© JUNGE FREIHEIT Verlag GmbH & Co.  www.jungefreiheit.de  27/09 26. Juni 2009

Nigel Farage. Der UKIP-Chef ist der Angelpunkt bei der Bildungeiner EU-Rechtsfraktion
Rechter Anführer
Michael Paulwitz

Undemokratisch, korrupt und ineffizient“, so definierte Nigel Farage im JF-Interview (JF 26/04) kurz und bündig die EU. Den Euro nennt er öffentlich einen „Völkerkerker“ und das Europäische Parlament eine „Propagandaagentur“ zur Verbrämung autokratischer Herrschaft. Der Chef der britischen Unabhängigkeitspartei UKIP (United Kingdom Independence Party), die bei der Europawahl zur zweitstärksten britischen Kraft geworden ist, läßt nichts aus, wenn es um sein großes Ziel geht: ein souveränes Großbritannien, das der EU den Rücken kehrt.

Seine Bühne ist das frisch gewählte Straßburger Parlament, wo Farage und seine zwölf UKIP-Kollegen nun zum Dreh- und Angelpunkt bei der Fraktionsbildung unter den am 7. Juni erstarkten europäischen Rechtsparteien avancieren.

Das UKIP-Programm ( www.ukip.org ) trägt die Handschrift Farages, der 2006 als Parteichef antrat, um mit straffer Führung das „Ein Thema“-Image der UKIP zu überwinden: eine attraktive Mischung aus freiheitlich-libertären Gedanken, Steuerprotest, Anti-Establishment, Kritik an Multikuli, Islamisierung und Political Correctness.

Da klingen skandinavische und niederländische Erfolgsrezepte an, aber auch eigene konservative Prägungen. Der 45jährige Londoner begann seine Karriere als Muster-Yuppie der Ära Thatcher: Vater Börsenmakler, teure Privatschule, danach lieber Geld machen an der Metallbörse als auf der Uni Zeit verschwenden. Tory-Mitglied wurde Farage schon als Schüler. Vor ihm lag ein sorgloses Leben zwischen Golfrasen und Börsenparkett. Doch nachdem John Major 1992 Maastricht unterzeichnet hatte, trat er aus und wurde ein Jahr später UKIP-Mitgründer.

Sein politisches Idol ist der große konservative Außenseiter Enoch Powell (JF 47/05), der 1968 prophetisch die bitteren Folgen der Masseneinwanderung beschworen hatte. Farage bekam einen Vorgeschmack, als seine Schule während der Rassenkrawalle von Brixton 1980 zur Polizei-Zentrale wurde. Als angriffslustiger Tabubrecher eifert er seinem Vorbild nach: Er konfrontierte Kommissionspräsident Barroso und Verkehrskommissar Barrot mit Korruptionsaffären und verheimlichten Vorstrafen und gab den Premiers Blair und Brown ebenso Kontra wie Prinz Charles für dessen „einfältigen“ Appell zum Klimaschutz.
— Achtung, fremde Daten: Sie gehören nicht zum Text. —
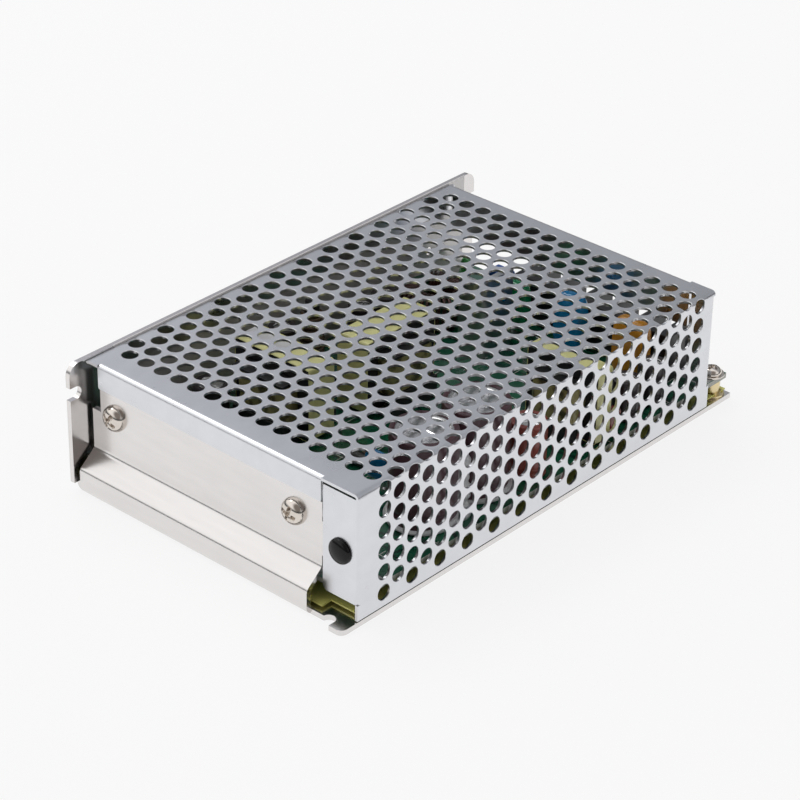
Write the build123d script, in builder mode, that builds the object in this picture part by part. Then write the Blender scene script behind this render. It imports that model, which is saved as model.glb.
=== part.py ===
from build123d import *
import os

os.makedirs("parts", exist_ok=True)

# An enclosed dc-dc converter, in millimetres. X runs across the case, Y from the plain end wall
# (-Y) to the open terminal end (+Y), and Z up. The origin is the centre of the underside.

# Case
case_length = 159.0
case_width = 97.0
case_height = 38.0
chassis_sheet = 1.5
chassis_bend = 2.0  # outer radius of a fold
cover_sheet = 0.8
cover_bend = 1.2  # outer radius of a fold
lap_gap = 0.1  # between two sheets that lap each other

# Ears of the left wall, and the open slots in the ears and in the base
front_ear = 5.6
rear_ear = 11.1
ear_corner_radius = 3.5
slot_width = 3.7
slot_depth = 3.9
ear_slot_drop = 8.5  # slot centre below the top
base_slot_inset = 6.25  # slot centre from the right edge of the base
base_tab_radius = 2.0

# End wall, folded up from the base with a step inwards
end_wall_setback = 1.0  # foot of the wall behind the tips of the ears
end_wall_left_gap = 2.6
end_wall_right_inset = 12.7
end_wall_step_start = 7.2
end_wall_step_end = 11.8
end_wall_top_gap = 1.6
end_wall_notch_width = 8.1
end_wall_notch_drop = 7.6
end_wall_corner_width = 3.1
end_wall_corner_drop = 14.4
base_lip = 1.3  # base edge beside the end wall, behind the foot of the wall
relief_height = 3.0

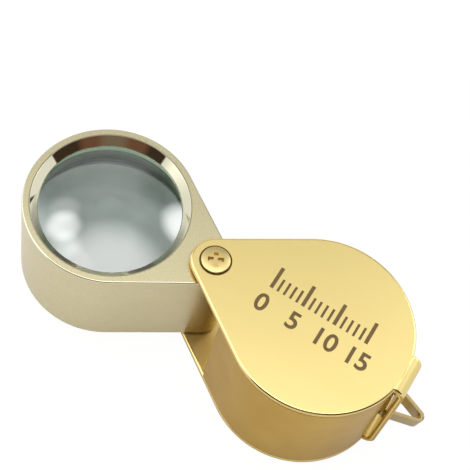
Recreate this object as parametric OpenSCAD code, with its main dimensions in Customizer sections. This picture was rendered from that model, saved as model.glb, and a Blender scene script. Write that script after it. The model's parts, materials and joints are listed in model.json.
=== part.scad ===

Farage positioniert sich zwischen den etablierten Tories, deren Euroskepsis ihm zu weich ist, und der ruppigen British National Party (JF 23/09), von der er sich abgrenzt. Mit assimilierten Ausländern hat der in zweiter Ehe mit einer Deutschen Verheiratete kein Problem – für UKIP kandidieren Schwarze und Asiaten.

Affären prallen an Farage ab: Jawohl, er habe wie alle EU-Abgeordneten ein Millionen-Budget, aber er stecke es in politische Arbeit und nicht in die eigene Tasche. „Kein Politiker wie andere“, räumt selbst der linksliberale Guardian ein. Fast geniert man sich, als Deutscher in Straßburg nur von willigen Vollstreckern à la Brok und Schulz vertreten zu werden.